On le voit, une fonction publique massive n’est vraiment pas une bénédiction pour un pays. L’Etat doit désormais chercher à réduire la voilure. Il faut repenser les embauches automatiques qui ne correspondent pas à des besoins effectifs. Il faut commencer par un audit au niveau des ministères et mettre en lumière les situations de sureffectif. Ces milliers de personnes qui sont sous-employées pourront ainsi être redéployées ailleurs sur le territoire, là où leur présence va correspondre à un besoin réel.
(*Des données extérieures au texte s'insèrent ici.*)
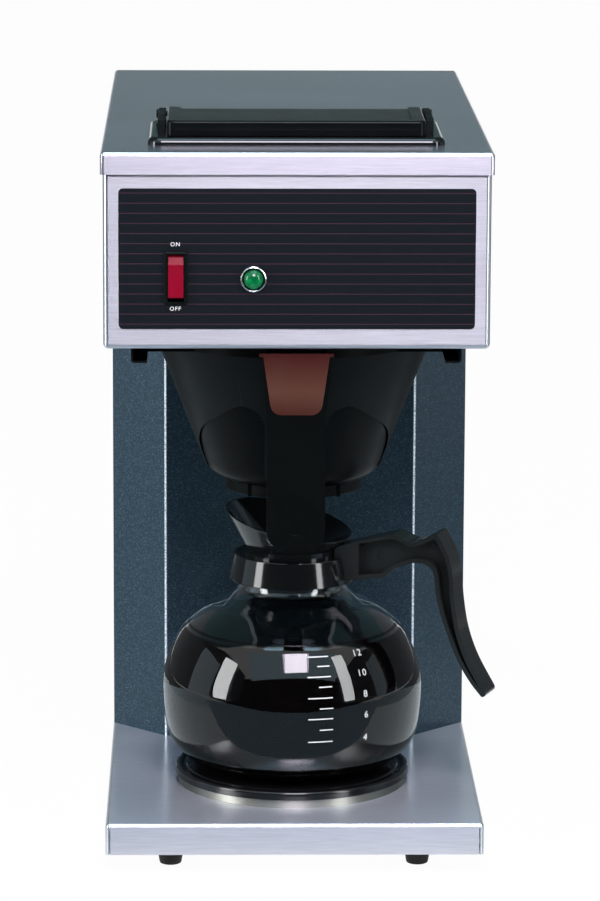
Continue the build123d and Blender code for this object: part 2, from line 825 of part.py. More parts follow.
lens_seat_y = -label_thickness - bezel_proud + lens_seat
lens_rim_y = -label_thickness - bezel_proud - 0.2
with BuildPart() as lamp_lens:
    with BuildSketch(lamp_section):
        with BuildLine():
            Polyline(
                (0, -lens_proud),
                (2.0, -lens_proud),
                (4.4, -lens_proud + 1.3),
                (lens_radius, lens_rim_y),
                (lens_radius, lens_seat_y),
                (stem_radius, lens_seat_y),
                (stem_radius, lens_seat_y + 4),
                (0, lens_seat_y + 4),
                close=True,
            )
        make_face()
    revolve(axis=lamp_axis)
lamp_lens.part.label = "lamp_lens"
export_step(lamp_lens.part, "parts/lamp_lens.step")

with BuildPart() as lamp_bulb:
    with BuildSketch(front.offset(-lens_seat_y - 4.3)):
        with Locations((lamp_x, lamp_z)):
            Circle(stem_radius - 0.2)
    extrude(amount=-(lamp_depth - lens_seat_y - 4.3))
    with BuildSketch(front.offset(-lamp_depth)):
        with Locations((lamp_x - 2, lamp_z), (lamp_x + 2, lamp_z)):
            Circle(0.5)
    extrude(amount=-5)
lamp_bulb.part.label = "lamp_bulb"
export_step(lamp_bulb.part, "parts/lamp_bulb.step")

# Water tank: a stainless box, filled through the cover and drained by a standpipe
fill_tube_y = 62.5
tank_clearance = 0.3
with BuildPart() as water_tank:
    box_between((-tank_half_width, tank_half_width), (tank_front, tank_back), (tank_bottom, tank_top))
    fillet(water_tank.edges().filter_by(Axis.Z), 6.0)
    fillet(water_tank.faces().sort_by(Axis.Z)[0].edges(), 3.0)
    offset(amount=-sheet, openings=water_tank.faces().sort_by(Axis.Z)[-1])
    with BuildSketch(brew_floor.offset(tank_bottom)):
        Circle(tube_radius + tank_clearance)
    extrude(amount=2 * sheet, mode=Mode.SUBTRACT)
water_tank.part.label = "water_tank"
export_step(water_tank.part, "parts/water_tank.step")

# Tank cover: a plate with holes for the fill tube and the heater's two legs
heater_x = 30.0
heater_y = 150.0
with BuildPart() as tank_cover:
    box_between(
        (-tank_half_width - 1, tank_half_width + 1),
        (tank_front - 1, tank_back + 1),
        (tank_top, tank_top + painted_sheet),
    )
    with BuildSketch(floor.offset(tank_top)):
        with Locations((0, fill_tube_y)):
            Circle(tube_radius + tank_clearance)
        with Locations((-heater_x, heater_y), (heater_x, heater_y)):
            Circle(heater_radius + tank_clearance)
    extrude(amount=painted_sheet, mode=Mode.SUBTRACT)
tank_cover.part.label = "tank_cover"
export_step(tank_cover.part, "parts/tank_cover.step")

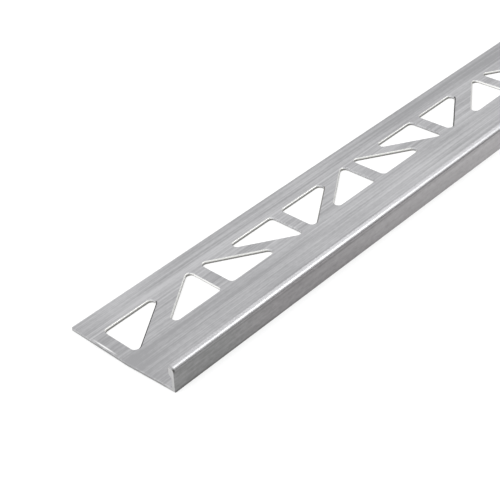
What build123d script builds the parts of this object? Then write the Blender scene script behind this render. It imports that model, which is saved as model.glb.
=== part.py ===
from build123d import *
import os
from math import atan2, radians, sin, tan

# A bar of aluminium edge trim for tiles, all sizes in millimetres.
# It is one extrusion: a leg that stands at the tile's edge, and a wide punched flange for the mortar.
# X runs along the bar, the leg is at -Y, and the flange's underside lies on Z = 0.

# Bar
bar_length = 1000.0
trim_height = 6.0
flange_width = 31.7
flange_thickness = 0.75

# Leg, with a thicker head whose underside slopes back to the thin wall
leg_thickness = 1.0
head_width = 1.7
head_depth = 1.9
head_slope = 45.0

# Rounded corners of the section
top_outer_radius = 0.95
top_inner_radius = 0.25
foot_outer_radius = 0.3
foot_inner_radius = 0.5
flange_edge_radius = 0.2

# Punched holes: right triangles, measured to their sharp corners before rounding
hole_length = 16.25
hole_width = 11.05
hole_corner_radius = 1.1
hole_row_start = 15.2
hole_row_depth = 10.0
strut_width = 3.1
first_hole_from_end = 3.5
last_hole_from_end = 3.5

# Press: it punches this many holes at a stroke, and then feeds the bar on a little too far.
# The extra feed is larger and smaller by turns, and some strokes fall nearer to the leg.
holes_before_first_stroke = 1
holes_in_stroke = 8
stroke_gap = 1.8
stroke_gap_swing = 0.5
stroke_side_shift = 0.75

# Faces of the bar
near_end = -bar_length / 2
far_end = bar_length / 2
outer_face = -flange_width / 2
back_edge = flange_width / 2
leg_inner_face = outer_face + leg_thickness
head_inner_face = outer_face + head_width
head_bottom = trim_height - head_depth
slope_bottom = head_bottom - (head_width - leg_thickness) * tan(radians(head_slope))

# Lines that the holes' long legs lie on, and the spacing of the holes along the bar.
# Two holes stand foot to foot across a slanting strut, and straight struts part such pairs.
front_line = outer_face + hole_row_start
back_line = front_line + hole_row_depth
slant = atan2(hole_width, hole_length)
pair_length = 2 * hole_length - hole_row_depth / tan(slant) + strut_width / sin(slant)
pair_pitch = pair_length + strut_width


def hole_place(number):
    """Place of a hole's square corner, and which way its legs run along and across the bar."""
    pair, is_far_hole = divmod(number, 2)
    strokes = (number - holes_before_first_stroke) // holes_in_stroke + 1
    extra_feed = strokes * stroke_gap + strokes % 2 * stroke_gap_swing
    side_shift = stroke_side_shift if strokes % 4 == 2 else 0
    # The slanting struts of neighbouring pairs lean opposite ways
    on_back_line = is_far_hole == pair % 2
    pair_start = near_end + first_hole_from_end + pair * pair_pitch + extra_feed
    corner_x = pair_start + is_far_hole * pair_length
    corner_y = (back_line if on_back_line else front_line) - side_shift
    along = -1 if is_far_hole else 1
    across = -1 if on_back_line else 1
    return corner_x, corner_y, along, across


with BuildPart() as edge_trim:
    # Section: flange, leg and head in one outline
    with BuildSketch(Plane.YZ.offset(near_end)) as section:
        with BuildLine():
            Polyline(
                (outer_face, 0),
                (back_edge, 0),
                (back_edge, flange_thickness),
                (leg_inner_face, flange_thickness),
                (leg_inner_face, slope_bottom),
                (head_inner_face, head_bottom),
                (head_inner_face, trim_height),
                (outer_face, trim_height),
                close=True,
            )
        make_face()
        for corner, radius in (
            ((outer_face, 0), foot_outer_radius),
            ((back_edge, 0), flange_edge_radius),
            ((back_edge, flange_thickness), flange_edge_radius),
            ((leg_inner_face, flange_thickness), foot_inner_radius),
            ((head_inner_face, trim_height), top_inner_radius),
            ((outer_face, trim_height), top_outer_radius),
        ):
            fillet(section.vertices().sort_by_distance(corner).first, radius)
    extrude(amount=bar_length)

    # Holes punched down through the flange, as many as the bar has room for
    with BuildSketch() as holes:
        for number in range(2 * int(bar_length // pair_pitch)):
            corner_x, corner_y, along, across = hole_place(number)
            hole_end = max(corner_x, corner_x + along * hole_length)
            if hole_end > far_end - last_hole_from_end:
                break
            with Locations((corner_x, corner_y)):
                Polygon((0, 0), (along * hole_length, 0), (0, across * hole_width))
        fillet(holes.vertices(), hole_corner_radius)
    extrude(amount=flange_thickness, mode=Mode.SUBTRACT)

edge_trim.part.label = "edge_trim"
os.makedirs("parts", exist_ok=True)
export_step(edge_trim.part, "parts/edge_trim.step")
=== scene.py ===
from math import atan2, cos, pi, radians, sin, tan

import bmesh
import bpy
import numpy as np
from mathutils import Euler, Matrix, Vector


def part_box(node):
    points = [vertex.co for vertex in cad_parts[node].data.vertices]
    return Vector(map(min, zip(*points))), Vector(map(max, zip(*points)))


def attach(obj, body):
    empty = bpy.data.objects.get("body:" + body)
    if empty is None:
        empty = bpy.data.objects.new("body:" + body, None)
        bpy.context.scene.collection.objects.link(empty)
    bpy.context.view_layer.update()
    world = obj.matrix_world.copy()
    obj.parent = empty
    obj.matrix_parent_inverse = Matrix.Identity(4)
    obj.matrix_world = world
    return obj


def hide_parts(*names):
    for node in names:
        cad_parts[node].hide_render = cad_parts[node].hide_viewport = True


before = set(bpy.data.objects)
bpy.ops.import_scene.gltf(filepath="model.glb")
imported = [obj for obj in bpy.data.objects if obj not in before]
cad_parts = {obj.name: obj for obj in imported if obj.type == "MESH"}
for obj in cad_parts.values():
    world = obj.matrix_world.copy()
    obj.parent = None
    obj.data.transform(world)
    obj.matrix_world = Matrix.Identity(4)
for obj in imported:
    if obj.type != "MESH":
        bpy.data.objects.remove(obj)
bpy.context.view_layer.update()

# The section of the bar
# The trim is an aluminium extrusion, pushed hot through a die, so one outline runs its whole length.
# The tile stands on the flange against the rounded head of the leg, and the head covers the tile's edge.
mm = 0.001
low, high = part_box("edge_trim")
near_end, far_end = low.x, high.x
outer_face, back_edge = low.y, high.y
underside, trim_top = low.z, high.z

flange_thickness = 0.75 * mm
leg_thickness = 1.0 * mm
head_width = 1.7 * mm
head_depth = 1.9 * mm
head_slope = radians(45)
top_outer_radius = 0.95 * mm
top_inner_radius = 0.12 * mm
undercut_radius = 0.12 * mm
land_fall = 0.2 * mm
foot_outer_radius = 0.18 * mm
foot_inner_radius = 0.5 * mm
flange_edge_radius = 0.2 * mm
section_arc_steps = 8
edge_margin = 0.08 * mm

flange_top = underside + flange_thickness
leg_inner_face = outer_face + leg_thickness
head_inner_face = outer_face + head_width
head_bottom = trim_top - head_depth
slope_bottom = head_bottom - (head_width - leg_thickness) * tan(head_slope)

# Corners as across and up, and the radius of each, in the order in which the die's edge is walked.
# The first six are the leg's, and the last two are the flange's back edge.
section_corners = (
    (leg_inner_face, flange_top, foot_inner_radius),
    (leg_inner_face, slope_bottom, undercut_radius),
    (head_inner_face, head_bottom, undercut_radius),
    (head_inner_face, trim_top, top_inner_radius),
    (outer_face, trim_top - land_fall, top_outer_radius),
    (outer_face, underside, foot_outer_radius),
    (back_edge, underside, flange_edge_radius),
    (back_edge, flange_top, flange_edge_radius),
)
leg_corners = 6


def round_corners(corners, steps):
    """Arcs that round an outline's corners: their centres, radii, outward normals and side of the material.

    A centre lies on its corner's bisector, at the radius over the sine of half the inside angle.
    The normals turn in equal steps from one side's to the next side's. A convex corner bends the
    outline about its centre, and a concave one bends it the other way, so its normals point inwards.
    """
    points = np.array([corner[:2] for corner in corners])
    radii = np.array([corner[2] for corner in corners])
    back = np.roll(points, 1, axis=0) - points
    on = np.roll(points, -1, axis=0) - points
    back /= np.linalg.norm(back, axis=1, keepdims=True)
    on /= np.linalg.norm(on, axis=1, keepdims=True)
    bisector = back + on
    bisector /= np.linalg.norm(bisector, axis=1, keepdims=True)
    half_angle = np.arccos(np.clip((back * on).sum(axis=1), -1, 1)) / 2
    centres = points + bisector * (radii / np.sin(half_angle))[:, None]
    # A side's outward normal is its direction turned a quarter to the right
    start = np.arctan2(back[:, 0], -back[:, 1])
    end = np.arctan2(-on[:, 0], on[:, 1])
    turn = (end - start + pi) % (2 * pi) - pi
    angles = start[:, None] + turn[:, None] * np.linspace(0, 1, steps + 1)
    normals = np.stack([np.cos(angles), np.sin(angles)], axis=-1)
    return centres[:, None], radii[:, None, None], normals, np.sign(turn)[:, None, None]


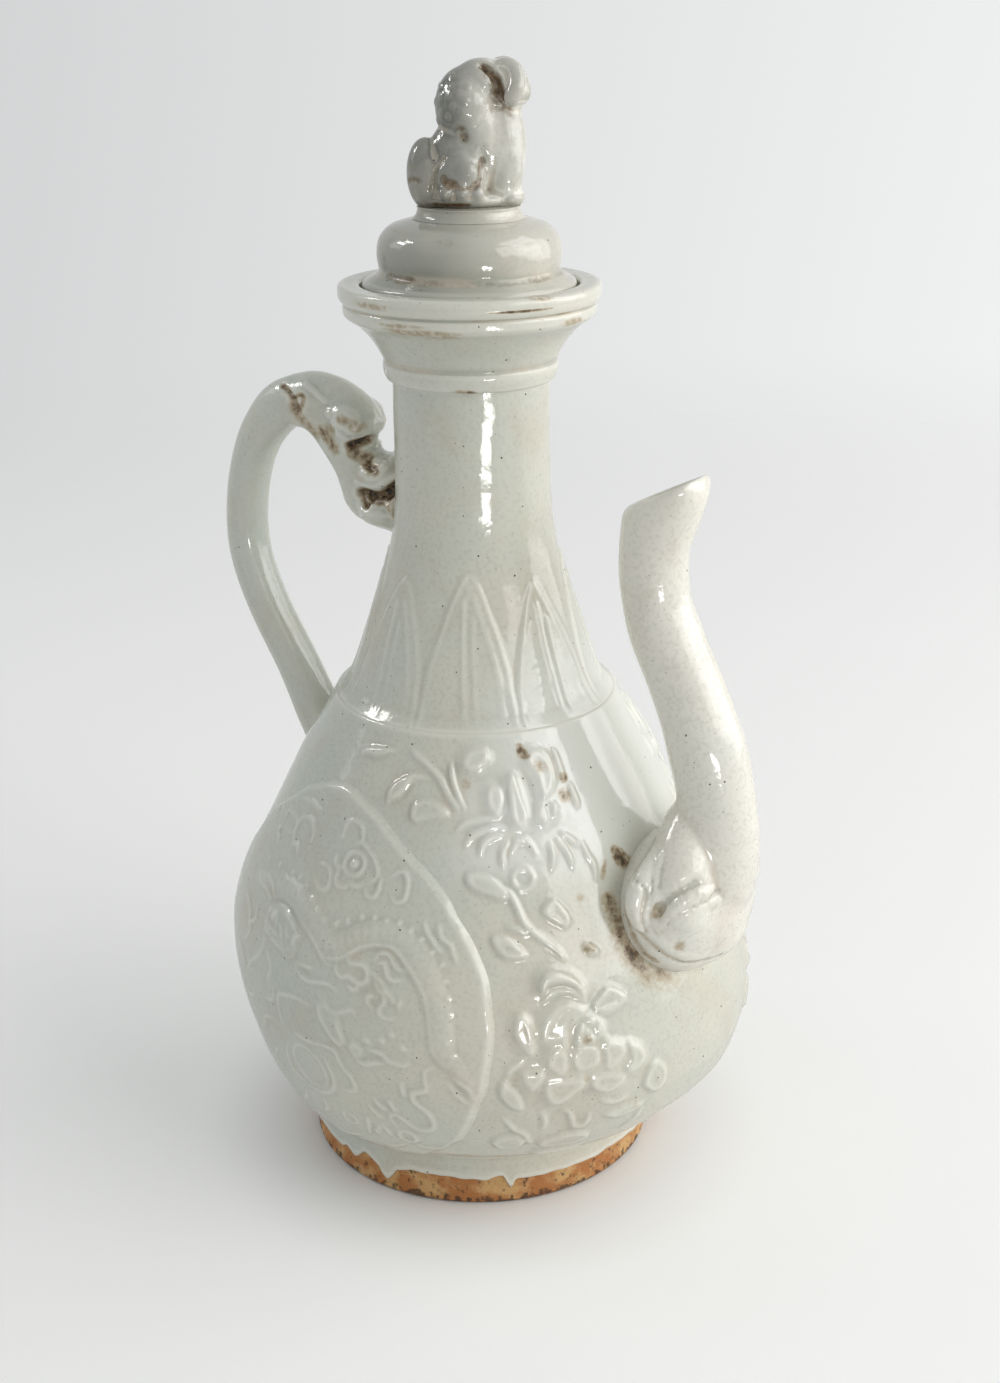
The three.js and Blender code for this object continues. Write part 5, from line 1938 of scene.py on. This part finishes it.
@dataclass
class DragonHandle:
    """The handle: a strap that rises from the belly and ends in a dragon's head biting the neck."""

    skin: BellySkin
    foot_up: float = 111.3
    bow: float = 46.0
    bite_up: float = 188.6
    neck_radius: float = 20.6
    path: str = (
        "-.1,-.043 .125,.106 .337,.276 .605,.485 .789,.669 .871,.83 .876,1.018 .81,1.177 .652,1.292 .451,1.281 "
        ".293,1.154 .147,1.037 -.054,.996"
    )
    strap_end: float = 0.74
    section: Section = Section(
        (0.0, 0.08, 0.2, 0.5, 0.6, 0.68, 0.76),
        (7.0, 6.0, 5.4, 5.4, 6.0, 7.1, 7.4),
        (8.4, 7.0, 6.4, 6.4, 6.5, 6.9, 7.1),
    )
    head: str = (
        "-63,207.5 -65,213 -62,218.4 -58,219.9 -53,220.9 -46.9,220.4 -41.4,218.8 -37,216.6 -33.2,213.4 -31.2,210.6 "
        "-30.8,207 -31.4,204 -31.6,201.8 -28.5,200.7 -22,201.4 -16.8,201.8 -16.8,179.2 -27.5,178.7 -31,179.1 "
        "-35,180.2 -39,182.2 -41.5,185.2 -42.8,188.8 -44.4,193 -46.8,196.3 -49.7,200 -53,203.2 -57.5,205.2"
    )
    head_thick: float = 7.5
    marks: tuple[Mark, ...] = (
        Mark("-60,217 -57.5,216 -56,215.2 -54.4,213.8 -53.4,212 -54.2,210.2", 1.5, -1.2, 2.6),
        Mark("-54.4,214.4 -52.6,215.3 -51,214.8 -51.6,212.6 -53.4,210", 1.6, -0.5, 1.7),
        Mark("-55,212 -53,209 -50,206.5 -48,204.5", 6.0, -0.15, 1.1),
        Mark("-51.5,218.2 -49,217.2 -47.3,216.4 -45.4,215.4 -43.8,214.5", 2.0, 0.75),
        Mark("-42.2,211.4", 3.6, 0.9),
        Mark("-45,206 -43,203.8 -41,201.6", 5.4, -0.25, 1.5),
        Mark("-42.6,207.6 -41,206.4", 4.4, -0.25, 1.0),
        Mark("-39.4,206.2 -37.6,205.4", 3.4, 0.6),
        Mark("-37.5,210.4 -35.4,209.6 -33.4,208.4", 4.6, -0.25, 0.95),
        Mark("-34.5,207.4 -31,208.4 -29,208", 5.0, 0.7),
        Mark("-36.4,202.9 -34.4,203.5 -32.4,204.1 -30.4,205 -28.6,204.6 -26.8,203.4", 2.7, -2.6, 3.4),
        Mark("-35.4,201 -33,199.9 -31,198.9 -28.6,198.2 -26.4,197.6", 4.6, -0.5, 1.7),
        Mark("-31.4,199.4 -29.4,198.4 -27.4,197.8", 2.4, -0.9, 2.1),
        Mark("-30.4,201.8 -28.2,201 -26,200.4", 1.5, 0.7),
        Mark("-24.2,199.2", 4.4, 1.3, 0.3),
        Mark("-32.2,195.8 -31.6,196.2", 2.2, 0.6),
        Mark("-29.6,196.2 -28.9,195.9", 1.6, 0.4, 0.5),
        Mark("-32.6,190.3 -30.6,190.5 -28,190.1 -25.4,190.4 -23,192 -20.6,193.9", 3.2, -2.6, 3.2),
        Mark("-23.4,190.6 -21.4,191.8 -19.8,193.4", 5.6, -1.2, 3.0),
        Mark("-31.6,188.4 -30.2,187.2 -28.6,188.2 -29.4,189.6", 2.4, -1.5, 2.6),
        Mark("-30.2,188.6", 1.5, 1.4),
        Mark("-28.4,187 -28,187.4", 1.5, 1.2),
        Mark("-26.4,188.4 -24.4,188.4", 2.6, -0.5, 1.9),
        Mark("-23.6,187.6 -22.2,186.6 -21,187.4 -22,188.6", 1.8, 0.9, 1.0),
        Mark("-21.2,185.8 -20.6,183.8", 2.6, -0.4, 1.6),
        Mark("-33.6,193.2 -30,192.8 -26.4,193 -23.6,194.6 -21,196.4", 2.4, 0.6),
        Mark("-33.6,186.4 -30,185 -26,185.2 -22,185", 2.6, 0.4),
    )

    def rod(self) -> Rod:
        """Returns the handle's path."""
        spots = places(self.path)
        radius, height = self.skin.outline[:, 0], self.skin.outline[:, 1]
        root = np.interp(self.foot_up, height, radius)
        base = np.linspace(root, self.neck_radius, len(spots))
        up = self.foot_up + (self.bite_up - self.foot_up) * spots[:, 1]
        return Rod(np.stack([-(base + self.bow * spots[:, 0]), up], 1))

    def build(self) -> Object:
        """Makes the handle and its head."""
        clay = Clay("dragon_handle", 0.44, 26)
        clay.tube(self.rod(), 0.0, self.strap_end, self.section, 0.82)
        clay.slab(self.head, self.head_thick)
        clay.pair((-38.2, -4.8, 209.6), (5.6, 4.2, 4.6), 25)
        clay.pair((-27.4, -4.6, 195.9), (6.4, 4.6, 4.2))
        clay.pair((-28.4, -4.2, 184.8), (6.6, 4.8, 4.2))
        piece = clay.pressed()
        tool = ToolWork(piece)
        tool.work(self.marks)
        tool.finish(3)
        return piece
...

En Mars 2019, l’Etat avait lancé un concours pour le recrutement exceptionnel de 11 000 instituteurs sous un contrat de 2 ans. Il faut poursuivre dans cette philosophie. Il faut en finir avec les « emplois à vie » en proposant le même type de contrat aux différents corps de métier qui intègre l’administration. Dans le cas contraire, les situations de sureffectifs et d’emplois fictifs sont inévitables. La fonction publique doit être gérée comme une entreprise. L’adéquation de ses effectifs avec ses besoins réels ne doit jamais être perdue de vue.